Friday, June 5, 2009

UooPS

Wednesday afternon UPS misdirected a package to our door. It was meant for somebody with a similar address. I called UPS to correct the problem and got stuck in a voice recognition phone maze that didn't give me any relevant options.

So I used my usual method of pressing "0" to speak to a real human. Unfortunately, unlike most other systems, it just put me into another maze.

I was not in a good mood to begin with, so in desperation I screamed "GAAAAAAAAAAAAAAAA" into the phone. The system politely replied "One moment while we connect you to a live agent."

I guess voice recognition software is more sophisticated than I thought. It can now recognize anger.

The story has a happy ending. The agent took down the information and within 30 minutes I got a call from the local UPS office saying the driver would return within the hour. He actually arrived one minute later with an apology and took the box away.


Saturday, May 30, 2009

The Grinch who stole gay marriage

The people awakened one morning to hear
That the Grinch of Prop 8 had stolen their cheer

So they marched in the streets to protest the decision
As victims of public discrimination.

But one of them said, in a voice starting low
“Maybe, just maybe, it need not be so.

“Does love need a license from officials of state
To affirm what our hearts know will never abate?

“Perhaps marriage is something that can't be constrained
By a book of religion or a statute ordained.

“Marriage is defined in the hearts of two lovers
And can't be affected by the thoughts of the others.

“So let the Grinch live by his own set of rules.
They need not define us unless we be fools

“Someday he will learn what we already know
That love's unconditional, and that's how we grow.”


Tuesday, May 26, 2009

The Susan Boyle phenomenon

It's nice to see an average person with talent being newly discovered, and I'm happy for Susan Boyle getting the exposure her voice deserves. What puzzles me, though, is how she got that recognition.

When this frumpy middle aged housewife with a flat nose and a horrible hairdo appeared on stage for the Britain's Got Talent show the audience looked on her with low expectations in their eyes, while the judges were openly dismayed to see someone like that on the stage.

When she opened her mouth and people realized she could actually sing with the best of them, everyone cheered like mad, as if they were watching a handicapped person do a pole vault. When the video circulated on You Tube Boyle became a worldwide sensation overnight.

What is really going on here? She defied expectations, that much is clear. What puzzles me is why expectations were so low in the first place. A pretty face is not a prerequisite for a pretty voice. The most rudimentary layman's knowledge of anatomy should have been enough for the audience and judges to give her the benefit of the doubt.
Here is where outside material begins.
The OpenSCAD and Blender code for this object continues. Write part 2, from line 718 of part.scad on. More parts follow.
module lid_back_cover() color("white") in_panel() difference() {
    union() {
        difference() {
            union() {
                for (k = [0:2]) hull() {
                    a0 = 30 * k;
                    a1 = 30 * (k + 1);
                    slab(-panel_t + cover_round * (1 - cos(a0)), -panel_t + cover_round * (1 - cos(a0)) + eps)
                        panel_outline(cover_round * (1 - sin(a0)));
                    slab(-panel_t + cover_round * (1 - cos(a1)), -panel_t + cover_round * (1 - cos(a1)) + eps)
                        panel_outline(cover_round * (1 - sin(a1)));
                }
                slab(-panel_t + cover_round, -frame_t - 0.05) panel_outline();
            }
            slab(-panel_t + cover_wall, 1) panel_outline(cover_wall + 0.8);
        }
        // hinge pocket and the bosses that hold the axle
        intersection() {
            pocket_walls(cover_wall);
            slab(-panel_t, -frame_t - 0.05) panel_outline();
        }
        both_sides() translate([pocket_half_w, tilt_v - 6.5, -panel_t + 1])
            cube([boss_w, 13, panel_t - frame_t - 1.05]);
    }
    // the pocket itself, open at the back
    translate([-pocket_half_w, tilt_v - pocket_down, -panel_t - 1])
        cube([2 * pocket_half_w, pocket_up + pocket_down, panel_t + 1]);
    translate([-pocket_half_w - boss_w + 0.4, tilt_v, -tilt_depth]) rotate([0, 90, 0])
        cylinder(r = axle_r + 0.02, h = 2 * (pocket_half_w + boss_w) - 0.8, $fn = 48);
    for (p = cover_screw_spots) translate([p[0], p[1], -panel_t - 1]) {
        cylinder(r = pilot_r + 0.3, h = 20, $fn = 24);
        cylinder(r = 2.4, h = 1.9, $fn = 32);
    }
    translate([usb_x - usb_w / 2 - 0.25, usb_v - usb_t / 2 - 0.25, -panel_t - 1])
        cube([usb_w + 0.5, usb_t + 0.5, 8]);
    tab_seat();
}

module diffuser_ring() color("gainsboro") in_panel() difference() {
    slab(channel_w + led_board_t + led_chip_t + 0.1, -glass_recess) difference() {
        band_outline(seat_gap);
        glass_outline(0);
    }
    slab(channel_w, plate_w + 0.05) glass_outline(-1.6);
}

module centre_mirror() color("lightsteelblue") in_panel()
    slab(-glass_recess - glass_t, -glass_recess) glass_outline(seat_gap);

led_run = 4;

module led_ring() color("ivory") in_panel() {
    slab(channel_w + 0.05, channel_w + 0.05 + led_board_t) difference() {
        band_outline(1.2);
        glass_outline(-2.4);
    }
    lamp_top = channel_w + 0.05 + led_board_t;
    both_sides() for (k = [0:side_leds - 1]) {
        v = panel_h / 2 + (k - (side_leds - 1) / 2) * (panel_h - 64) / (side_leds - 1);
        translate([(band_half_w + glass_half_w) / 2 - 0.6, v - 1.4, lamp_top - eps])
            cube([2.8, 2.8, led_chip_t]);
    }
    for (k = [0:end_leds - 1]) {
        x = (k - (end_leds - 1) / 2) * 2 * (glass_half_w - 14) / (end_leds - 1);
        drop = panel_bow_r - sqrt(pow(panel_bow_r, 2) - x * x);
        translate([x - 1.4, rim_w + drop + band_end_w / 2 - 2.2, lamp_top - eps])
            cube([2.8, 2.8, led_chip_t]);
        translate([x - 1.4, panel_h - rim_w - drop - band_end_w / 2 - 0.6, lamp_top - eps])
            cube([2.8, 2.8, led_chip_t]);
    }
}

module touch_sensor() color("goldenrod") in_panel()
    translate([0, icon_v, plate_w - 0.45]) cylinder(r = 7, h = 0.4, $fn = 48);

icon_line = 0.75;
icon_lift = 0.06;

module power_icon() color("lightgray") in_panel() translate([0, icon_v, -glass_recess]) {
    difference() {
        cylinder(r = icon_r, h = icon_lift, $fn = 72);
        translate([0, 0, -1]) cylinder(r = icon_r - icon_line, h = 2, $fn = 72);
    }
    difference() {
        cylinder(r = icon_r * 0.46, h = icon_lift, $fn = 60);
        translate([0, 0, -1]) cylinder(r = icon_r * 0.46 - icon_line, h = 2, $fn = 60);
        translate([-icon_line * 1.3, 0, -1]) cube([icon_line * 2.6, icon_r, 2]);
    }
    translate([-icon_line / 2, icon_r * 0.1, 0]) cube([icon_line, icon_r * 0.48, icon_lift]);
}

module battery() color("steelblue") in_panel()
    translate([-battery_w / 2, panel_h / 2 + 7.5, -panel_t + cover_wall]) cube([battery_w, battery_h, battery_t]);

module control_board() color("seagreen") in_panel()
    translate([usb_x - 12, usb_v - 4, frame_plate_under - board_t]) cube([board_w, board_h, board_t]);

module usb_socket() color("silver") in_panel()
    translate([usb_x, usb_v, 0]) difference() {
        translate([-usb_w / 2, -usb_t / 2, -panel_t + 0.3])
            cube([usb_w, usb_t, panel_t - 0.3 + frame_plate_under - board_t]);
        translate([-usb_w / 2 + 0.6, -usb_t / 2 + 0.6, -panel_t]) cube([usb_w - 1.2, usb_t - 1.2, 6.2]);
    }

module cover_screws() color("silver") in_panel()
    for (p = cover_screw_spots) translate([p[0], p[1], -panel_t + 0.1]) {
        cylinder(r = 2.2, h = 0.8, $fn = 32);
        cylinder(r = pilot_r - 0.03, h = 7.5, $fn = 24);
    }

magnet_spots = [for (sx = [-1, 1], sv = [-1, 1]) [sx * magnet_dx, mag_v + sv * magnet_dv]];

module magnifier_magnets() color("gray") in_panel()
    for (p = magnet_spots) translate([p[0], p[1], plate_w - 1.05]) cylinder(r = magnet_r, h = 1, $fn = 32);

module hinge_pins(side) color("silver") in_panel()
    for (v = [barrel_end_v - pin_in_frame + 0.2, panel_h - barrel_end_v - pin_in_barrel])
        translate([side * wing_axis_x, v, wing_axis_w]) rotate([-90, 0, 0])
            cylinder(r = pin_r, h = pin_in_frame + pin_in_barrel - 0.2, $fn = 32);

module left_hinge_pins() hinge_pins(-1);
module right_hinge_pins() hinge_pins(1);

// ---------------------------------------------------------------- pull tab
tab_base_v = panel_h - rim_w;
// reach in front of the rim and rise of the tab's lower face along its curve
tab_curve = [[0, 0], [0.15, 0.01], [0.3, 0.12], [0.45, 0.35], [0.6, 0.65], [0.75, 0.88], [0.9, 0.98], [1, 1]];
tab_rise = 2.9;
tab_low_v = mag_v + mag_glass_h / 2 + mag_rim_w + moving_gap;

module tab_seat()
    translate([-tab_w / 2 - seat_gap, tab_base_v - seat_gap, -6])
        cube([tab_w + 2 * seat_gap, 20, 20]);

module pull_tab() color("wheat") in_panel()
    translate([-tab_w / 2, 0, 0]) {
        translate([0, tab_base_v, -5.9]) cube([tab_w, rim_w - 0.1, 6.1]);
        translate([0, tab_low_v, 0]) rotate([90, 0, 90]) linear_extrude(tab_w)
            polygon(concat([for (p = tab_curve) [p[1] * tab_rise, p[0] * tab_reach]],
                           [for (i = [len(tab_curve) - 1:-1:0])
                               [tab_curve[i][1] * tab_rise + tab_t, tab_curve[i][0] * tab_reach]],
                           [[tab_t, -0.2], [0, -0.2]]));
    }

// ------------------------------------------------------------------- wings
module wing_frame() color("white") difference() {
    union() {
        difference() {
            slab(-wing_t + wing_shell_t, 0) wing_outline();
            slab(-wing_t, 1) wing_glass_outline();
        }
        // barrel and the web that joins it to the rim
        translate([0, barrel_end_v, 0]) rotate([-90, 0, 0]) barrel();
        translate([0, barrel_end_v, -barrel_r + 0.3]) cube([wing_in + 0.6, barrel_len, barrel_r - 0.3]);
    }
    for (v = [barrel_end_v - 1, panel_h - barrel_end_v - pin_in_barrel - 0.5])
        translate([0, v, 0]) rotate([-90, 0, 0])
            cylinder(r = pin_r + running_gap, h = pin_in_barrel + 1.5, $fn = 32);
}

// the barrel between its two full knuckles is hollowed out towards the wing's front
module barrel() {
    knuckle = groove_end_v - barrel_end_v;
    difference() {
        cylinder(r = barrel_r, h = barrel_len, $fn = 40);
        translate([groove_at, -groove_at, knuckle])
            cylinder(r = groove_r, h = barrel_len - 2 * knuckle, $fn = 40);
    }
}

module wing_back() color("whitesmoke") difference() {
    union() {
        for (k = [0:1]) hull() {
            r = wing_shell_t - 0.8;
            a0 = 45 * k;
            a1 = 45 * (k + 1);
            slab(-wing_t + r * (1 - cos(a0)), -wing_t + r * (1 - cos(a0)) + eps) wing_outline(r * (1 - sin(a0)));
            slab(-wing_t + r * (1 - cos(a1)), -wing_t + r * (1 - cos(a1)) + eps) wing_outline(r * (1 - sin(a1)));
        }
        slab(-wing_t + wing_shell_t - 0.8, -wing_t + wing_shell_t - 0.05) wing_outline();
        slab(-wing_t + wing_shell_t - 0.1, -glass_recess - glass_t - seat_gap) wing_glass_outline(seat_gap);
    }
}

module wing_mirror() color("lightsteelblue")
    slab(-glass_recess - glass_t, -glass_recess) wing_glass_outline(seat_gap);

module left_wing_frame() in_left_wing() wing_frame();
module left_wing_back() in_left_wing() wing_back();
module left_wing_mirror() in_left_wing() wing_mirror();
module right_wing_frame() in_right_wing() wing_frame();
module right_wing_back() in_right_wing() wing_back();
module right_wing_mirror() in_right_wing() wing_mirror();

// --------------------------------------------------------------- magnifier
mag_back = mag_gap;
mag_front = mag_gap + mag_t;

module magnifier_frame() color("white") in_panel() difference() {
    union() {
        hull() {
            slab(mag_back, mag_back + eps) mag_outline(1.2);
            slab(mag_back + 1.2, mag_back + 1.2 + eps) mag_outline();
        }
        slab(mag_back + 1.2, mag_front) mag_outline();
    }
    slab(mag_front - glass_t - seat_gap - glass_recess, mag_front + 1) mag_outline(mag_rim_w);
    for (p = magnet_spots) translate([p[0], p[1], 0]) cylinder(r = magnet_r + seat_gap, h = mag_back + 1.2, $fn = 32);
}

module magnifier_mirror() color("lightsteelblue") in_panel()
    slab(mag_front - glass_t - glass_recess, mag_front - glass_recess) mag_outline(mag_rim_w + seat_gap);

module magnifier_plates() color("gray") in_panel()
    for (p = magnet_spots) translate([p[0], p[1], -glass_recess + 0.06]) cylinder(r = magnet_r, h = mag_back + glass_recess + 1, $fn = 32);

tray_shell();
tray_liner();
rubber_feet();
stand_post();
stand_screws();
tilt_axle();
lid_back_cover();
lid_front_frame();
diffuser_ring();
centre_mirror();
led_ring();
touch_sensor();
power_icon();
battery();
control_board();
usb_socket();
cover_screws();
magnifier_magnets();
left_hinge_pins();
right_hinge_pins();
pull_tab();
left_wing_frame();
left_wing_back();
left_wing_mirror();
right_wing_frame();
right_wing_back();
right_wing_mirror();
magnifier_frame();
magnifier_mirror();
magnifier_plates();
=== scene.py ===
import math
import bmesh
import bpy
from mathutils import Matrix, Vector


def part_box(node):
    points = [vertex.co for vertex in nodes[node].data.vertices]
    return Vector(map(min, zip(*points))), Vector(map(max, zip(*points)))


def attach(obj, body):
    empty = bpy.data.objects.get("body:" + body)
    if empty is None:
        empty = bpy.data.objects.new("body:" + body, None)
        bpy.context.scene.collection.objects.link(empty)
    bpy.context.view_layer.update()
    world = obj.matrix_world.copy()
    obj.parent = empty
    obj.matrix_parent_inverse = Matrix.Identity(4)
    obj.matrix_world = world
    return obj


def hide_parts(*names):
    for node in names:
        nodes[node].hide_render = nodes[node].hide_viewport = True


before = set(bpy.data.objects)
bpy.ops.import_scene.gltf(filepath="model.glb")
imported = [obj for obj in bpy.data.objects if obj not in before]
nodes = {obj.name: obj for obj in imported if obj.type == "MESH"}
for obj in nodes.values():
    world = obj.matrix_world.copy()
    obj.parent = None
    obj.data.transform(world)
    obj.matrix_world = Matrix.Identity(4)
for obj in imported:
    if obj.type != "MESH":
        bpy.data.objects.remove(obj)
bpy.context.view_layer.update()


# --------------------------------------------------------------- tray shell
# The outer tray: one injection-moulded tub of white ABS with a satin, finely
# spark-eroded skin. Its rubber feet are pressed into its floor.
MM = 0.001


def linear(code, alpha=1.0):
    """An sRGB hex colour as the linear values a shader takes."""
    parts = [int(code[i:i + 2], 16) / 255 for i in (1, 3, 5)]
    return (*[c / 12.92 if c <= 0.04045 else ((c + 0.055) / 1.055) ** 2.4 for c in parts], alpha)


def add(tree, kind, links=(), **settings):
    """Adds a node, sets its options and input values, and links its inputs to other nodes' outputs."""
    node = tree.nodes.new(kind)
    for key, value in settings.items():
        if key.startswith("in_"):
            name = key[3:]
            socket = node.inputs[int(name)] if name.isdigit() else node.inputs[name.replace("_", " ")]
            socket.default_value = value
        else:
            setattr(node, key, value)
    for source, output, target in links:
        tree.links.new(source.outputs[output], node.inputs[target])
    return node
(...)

But apparently they didn't see any reason to believe she could sing.

I hate to think that the audience and judges were so shallow minded as to judge a book by its cover, but after watching their rolling eyes when she walked on stage that seems to have been the case.

This story is not about Susan Boyle. It is about us.

Saturday, May 23, 2009

In memory of Memorial Day

I remember when holidays were tied to specific calendar dates, so Memorial Day, Labor Day, etc., could fall on any day of the week. In those days holidays were observed with a specific purpose in mind. After certain holidays were shifted to always fall on a Monday, they lost much of their meaning and morphed into three-day commercial extravaganzas. Try to remember the fallen soldiers as you party and shop this weekend.